- AIM OF THE TASK -
Reproduce the listing that follows with no differences at all.

- STORED DATA -

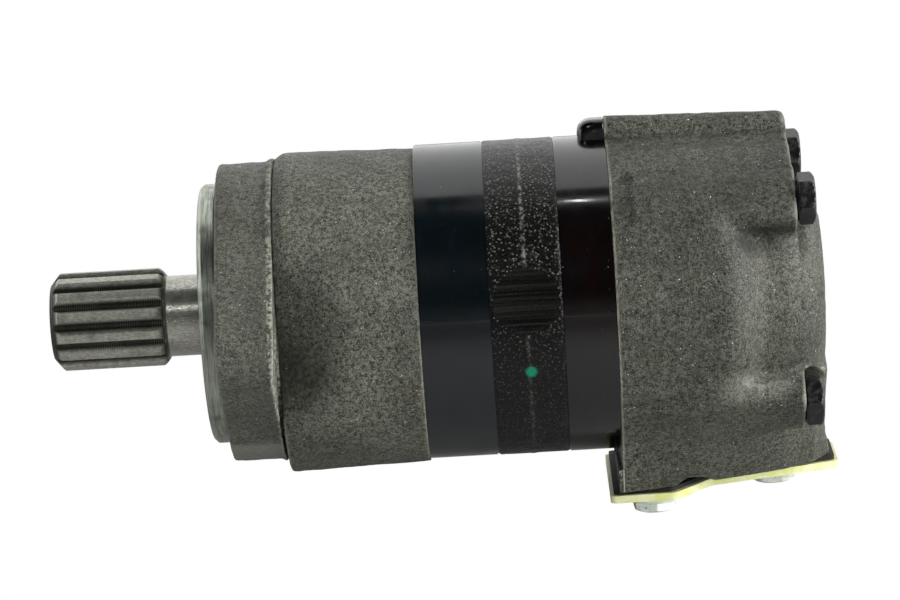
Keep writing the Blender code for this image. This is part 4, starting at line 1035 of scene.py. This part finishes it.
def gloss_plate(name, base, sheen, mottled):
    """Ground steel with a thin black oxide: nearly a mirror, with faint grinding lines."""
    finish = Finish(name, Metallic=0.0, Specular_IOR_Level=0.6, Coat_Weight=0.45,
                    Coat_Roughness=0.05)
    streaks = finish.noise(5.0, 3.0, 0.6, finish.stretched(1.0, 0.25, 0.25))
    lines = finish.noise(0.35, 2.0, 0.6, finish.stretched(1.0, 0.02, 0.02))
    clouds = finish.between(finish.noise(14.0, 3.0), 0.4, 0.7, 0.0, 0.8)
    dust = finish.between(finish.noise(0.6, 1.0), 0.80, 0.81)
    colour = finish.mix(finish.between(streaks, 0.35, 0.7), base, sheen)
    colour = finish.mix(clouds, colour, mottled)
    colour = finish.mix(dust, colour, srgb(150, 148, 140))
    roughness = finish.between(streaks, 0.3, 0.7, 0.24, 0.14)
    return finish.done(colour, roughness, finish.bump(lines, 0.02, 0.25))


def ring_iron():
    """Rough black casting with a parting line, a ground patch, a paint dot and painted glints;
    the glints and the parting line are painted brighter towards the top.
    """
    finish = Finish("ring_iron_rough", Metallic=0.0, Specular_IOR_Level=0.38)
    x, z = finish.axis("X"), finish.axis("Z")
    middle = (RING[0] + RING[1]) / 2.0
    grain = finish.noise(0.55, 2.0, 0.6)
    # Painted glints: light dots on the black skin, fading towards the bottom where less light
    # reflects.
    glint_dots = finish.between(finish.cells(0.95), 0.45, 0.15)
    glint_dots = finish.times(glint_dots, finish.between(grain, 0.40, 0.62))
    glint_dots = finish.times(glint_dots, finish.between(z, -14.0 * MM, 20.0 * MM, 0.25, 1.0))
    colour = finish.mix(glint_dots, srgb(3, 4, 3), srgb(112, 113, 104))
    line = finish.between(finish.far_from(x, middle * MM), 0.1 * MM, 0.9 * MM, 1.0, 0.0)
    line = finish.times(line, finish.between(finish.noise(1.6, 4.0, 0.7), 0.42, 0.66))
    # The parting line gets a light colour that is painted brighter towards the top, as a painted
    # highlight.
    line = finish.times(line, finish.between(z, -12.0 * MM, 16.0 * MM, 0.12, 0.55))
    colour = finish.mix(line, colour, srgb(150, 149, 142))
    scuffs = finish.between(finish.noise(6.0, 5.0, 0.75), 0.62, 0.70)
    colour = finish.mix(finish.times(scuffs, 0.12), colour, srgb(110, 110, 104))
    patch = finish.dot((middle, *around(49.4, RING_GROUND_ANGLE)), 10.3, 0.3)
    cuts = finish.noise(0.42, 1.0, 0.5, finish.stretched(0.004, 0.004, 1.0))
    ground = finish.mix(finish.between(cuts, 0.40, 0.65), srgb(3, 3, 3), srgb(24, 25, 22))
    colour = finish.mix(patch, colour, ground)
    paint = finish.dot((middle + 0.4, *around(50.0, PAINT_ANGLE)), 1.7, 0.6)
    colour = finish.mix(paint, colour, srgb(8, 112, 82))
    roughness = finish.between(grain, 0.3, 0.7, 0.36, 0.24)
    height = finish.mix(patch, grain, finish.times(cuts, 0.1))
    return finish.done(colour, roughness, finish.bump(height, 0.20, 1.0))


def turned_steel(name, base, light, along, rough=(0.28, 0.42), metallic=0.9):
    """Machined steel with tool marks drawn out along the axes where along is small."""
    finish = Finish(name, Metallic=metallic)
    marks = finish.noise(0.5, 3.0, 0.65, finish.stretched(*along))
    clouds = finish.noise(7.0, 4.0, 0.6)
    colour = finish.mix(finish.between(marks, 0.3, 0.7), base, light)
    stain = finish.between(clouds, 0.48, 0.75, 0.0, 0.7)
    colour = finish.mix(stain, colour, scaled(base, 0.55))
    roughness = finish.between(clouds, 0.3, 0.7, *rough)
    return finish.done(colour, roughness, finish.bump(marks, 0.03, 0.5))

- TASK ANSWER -
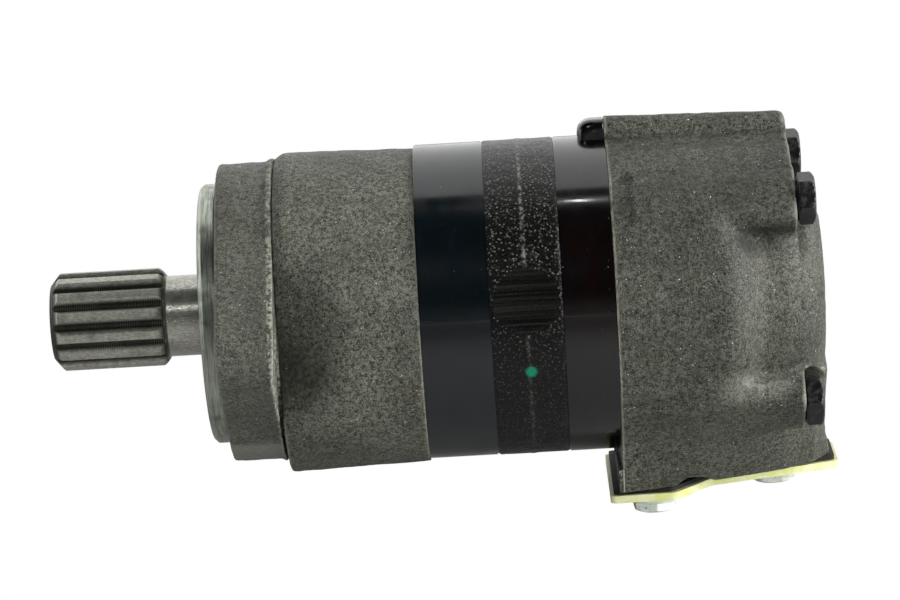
Keep writing the Blender code for this image. This is part 4, starting at line 1035 of scene.py. This part finishes it.
def gloss_plate(name, base, sheen, mottled):
    """Ground steel with a thin black oxide: nearly a mirror, with faint grinding lines."""
    finish = Finish(name, Metallic=0.0, Specular_IOR_Level=0.6, Coat_Weight=0.45,
                    Coat_Roughness=0.05)
    streaks = finish.noise(5.0, 3.0, 0.6, finish.stretched(1.0, 0.25, 0.25))
    lines = finish.noise(0.35, 2.0, 0.6, finish.stretched(1.0, 0.02, 0.02))
    clouds = finish.between(finish.noise(14.0, 3.0), 0.4, 0.7, 0.0, 0.8)
    dust = finish.between(finish.noise(0.6, 1.0), 0.80, 0.81)
    colour = finish.mix(finish.between(streaks, 0.35, 0.7), base, sheen)
    colour = finish.mix(clouds, colour, mottled)
    colour = finish.mix(dust, colour, srgb(150, 148, 140))
    roughness = finish.between(streaks, 0.3, 0.7, 0.24, 0.14)
    return finish.done(colour, roughness, finish.bump(lines, 0.02, 0.25))


def ring_iron():
    """Rough black casting with a parting line, a ground patch, a paint dot and painted glints;
    the glints and the parting line are painted brighter towards the top.
    """
    finish = Finish("ring_iron_rough", Metallic=0.0, Specular_IOR_Level=0.38)
    x, z = finish.axis("X"), finish.axis("Z")
    middle = (RING[0] + RING[1]) / 2.0
    grain = finish.noise(0.55, 2.0, 0.6)
    # Painted glints: light dots on the black skin, fading towards the bottom where less light
    # reflects.
    glint_dots = finish.between(finish.cells(0.95), 0.45, 0.15)
    glint_dots = finish.times(glint_dots, finish.between(grain, 0.40, 0.62))
    glint_dots = finish.times(glint_dots, finish.between(z, -14.0 * MM, 20.0 * MM, 0.25, 1.0))
    colour = finish.mix(glint_dots, srgb(3, 4, 3), srgb(112, 113, 104))
    line = finish.between(finish.far_from(x, middle * MM), 0.1 * MM, 0.9 * MM, 1.0, 0.0)
    line = finish.times(line, finish.between(finish.noise(1.6, 4.0, 0.7), 0.42, 0.66))
    # The parting line gets a light colour that is painted brighter towards the top, as a painted
    # highlight.
    line = finish.times(line, finish.between(z, -12.0 * MM, 16.0 * MM, 0.12, 0.55))
    colour = finish.mix(line, colour, srgb(150, 149, 142))
    scuffs = finish.between(finish.noise(6.0, 5.0, 0.75), 0.62, 0.70)
    colour = finish.mix(finish.times(scuffs, 0.12), colour, srgb(110, 110, 104))
    patch = finish.dot((middle, *around(49.4, RING_GROUND_ANGLE)), 10.3, 0.3)
    cuts = finish.noise(0.42, 1.0, 0.5, finish.stretched(0.004, 0.004, 1.0))
    ground = finish.mix(finish.between(cuts, 0.40, 0.65), srgb(3, 3, 3), srgb(24, 25, 22))
    colour = finish.mix(patch, colour, ground)
    paint = finish.dot((middle + 0.4, *around(50.0, PAINT_ANGLE)), 1.7, 0.6)
    colour = finish.mix(paint, colour, srgb(8, 112, 82))
    roughness = finish.between(grain, 0.3, 0.7, 0.36, 0.24)
    height = finish.mix(patch, grain, finish.times(cuts, 0.1))
    return finish.done(colour, roughness, finish.bump(height, 0.20, 1.0))


def turned_steel(name, base, light, along, rough=(0.28, 0.42), metallic=0.9):
    """Machined steel with tool marks drawn out along the axes where along is small."""
    finish = Finish(name, Metallic=metallic)
    marks = finish.noise(0.5, 3.0, 0.65, finish.stretched(*along))
    clouds = finish.noise(7.0, 4.0, 0.6)
    colour = finish.mix(finish.between(marks, 0.3, 0.7), base, light)
    stain = finish.between(clouds, 0.48, 0.75, 0.0, 0.7)
    colour = finish.mix(stain, colour, scaled(base, 0.55))
    roughness = finish.between(clouds, 0.3, 0.7, *rough)
    return finish.done(colour, roughness, finish.bump(marks, 0.03, 0.5))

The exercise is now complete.